**Exercise directions**
Go through the listing and write out all of it exactly.

**Collected material**
+-------+
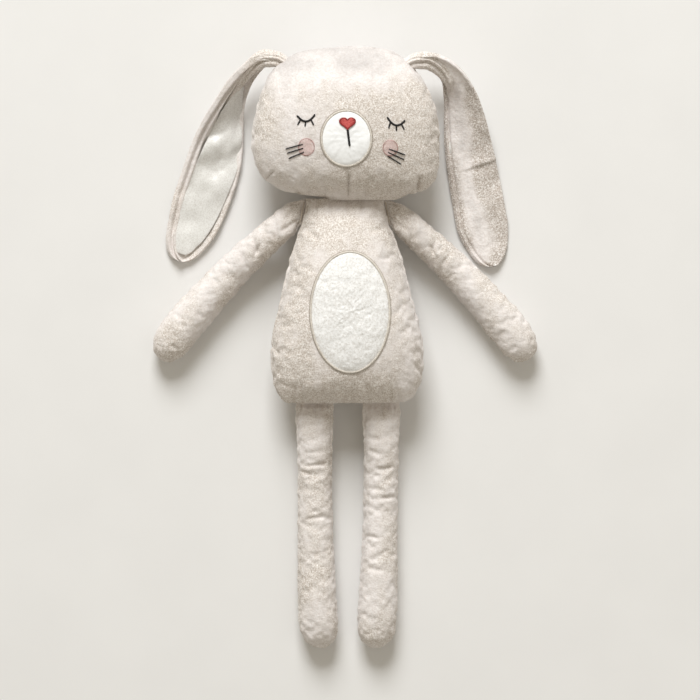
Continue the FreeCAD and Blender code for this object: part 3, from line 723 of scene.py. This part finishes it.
def leg(side, seed):
    """A leg's skin with its pleats at the hip and its creases."""
    hip_x, foot_x, power = LEGS[side]
    stations = along_stations(LEG, hip_x, HIP_Y, -1, foot_x - hip_x, power)
    rows = resampled(stations, 199)
    grid = blown_up(oval_grid(rows, 90, side=(1, 0, 0)), 0.010, 0.7, 1.0, seed)
    front = np.clip((grid[..., 2] - rows[:, None, 2]) / 5.0 + 0.6, 0, 1)
    pleats = [((hip_x + x, HIP_Y + 1), (hip_x + 1.1 * x, HIP_Y - reach), 0.9, 0.9)
              for x, reach in ((-8.5, 9), (-4.5, 6), (0.5, 11), (4.0, 7), (8.0, 10))]
    folds = creases(grid, pleats + LEG_CREASES[side]) * front
    skin, _ = stuffed_skin(f"leg_{side}", grid, rows, (seed, seed, seed + 3), (0.7, 0.2, 7.0), (0.4, 13.0),
                           folds)
    bend(skin)


def arm(side, seed):
    """An arm's skin: the left arm's stations, mirrored for the right one."""
    sign = 1 if side == "left" else -1
    rows = resampled(ARM, 172)
    lean = unit(np.array([-SHOULDER_LEAN, -1.0, 0.0]))
    grid = blown_up(oval_grid(rows, 90, first_side=lean, first_reach=0.07), 0.010, 0.7, 1.0, seed)
    for points in (grid, rows):
        points[..., 0] = points[..., 0] * sign + NECK_X
    pulls = [((NECK_X + sign * x0, y0), (NECK_X + sign * x1, y1), depth, width)
             for (x0, y0), (x1, y1), depth, width in ARM_PULLS]
    folds = creases(grid, pulls) * (grid[..., 2] > rows[:, None, 2])
    skin, _ = stuffed_skin(f"arm_{side}", grid, rows, (seed, seed, seed + 3), (0.8, 0.25, 8.0), (0.4, 15.0),
                           folds)
    bend(skin)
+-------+
**Exercise solution**
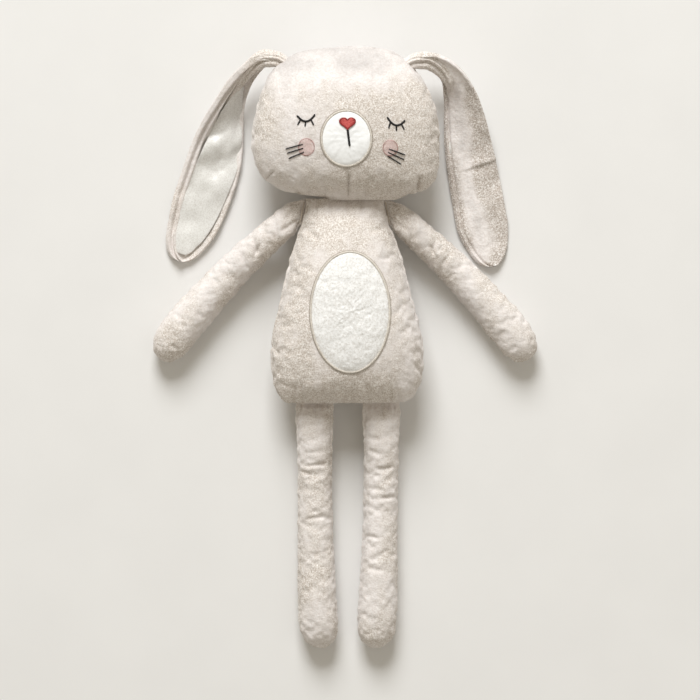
Continue the FreeCAD and Blender code for this object: part 3, from line 723 of scene.py. This part finishes it.
def leg(side, seed):
    """A leg's skin with its pleats at the hip and its creases."""
    hip_x, foot_x, power = LEGS[side]
    stations = along_stations(LEG, hip_x, HIP_Y, -1, foot_x - hip_x, power)
    rows = resampled(stations, 199)
    grid = blown_up(oval_grid(rows, 90, side=(1, 0, 0)), 0.010, 0.7, 1.0, seed)
    front = np.clip((grid[..., 2] - rows[:, None, 2]) / 5.0 + 0.6, 0, 1)
    pleats = [((hip_x + x, HIP_Y + 1), (hip_x + 1.1 * x, HIP_Y - reach), 0.9, 0.9)
              for x, reach in ((-8.5, 9), (-4.5, 6), (0.5, 11), (4.0, 7), (8.0, 10))]
    folds = creases(grid, pleats + LEG_CREASES[side]) * front
    skin, _ = stuffed_skin(f"leg_{side}", grid, rows, (seed, seed, seed + 3), (0.7, 0.2, 7.0), (0.4, 13.0),
                           folds)
    bend(skin)


def arm(side, seed):
    """An arm's skin: the left arm's stations, mirrored for the right one."""
    sign = 1 if side == "left" else -1
    rows = resampled(ARM, 172)
    lean = unit(np.array([-SHOULDER_LEAN, -1.0, 0.0]))
    grid = blown_up(oval_grid(rows, 90, first_side=lean, first_reach=0.07), 0.010, 0.7, 1.0, seed)
    for points in (grid, rows):
        points[..., 0] = points[..., 0] * sign + NECK_X
    pulls = [((NECK_X + sign * x0, y0), (NECK_X + sign * x1, y1), depth, width)
             for (x0, y0), (x1, y1), depth, width in ARM_PULLS]
    folds = creases(grid, pulls) * (grid[..., 2] > rows[:, None, 2])
    skin, _ = stuffed_skin(f"arm_{side}", grid, rows, (seed, seed, seed + 3), (0.8, 0.25, 8.0), (0.4, 15.0),
                           folds)
    bend(skin)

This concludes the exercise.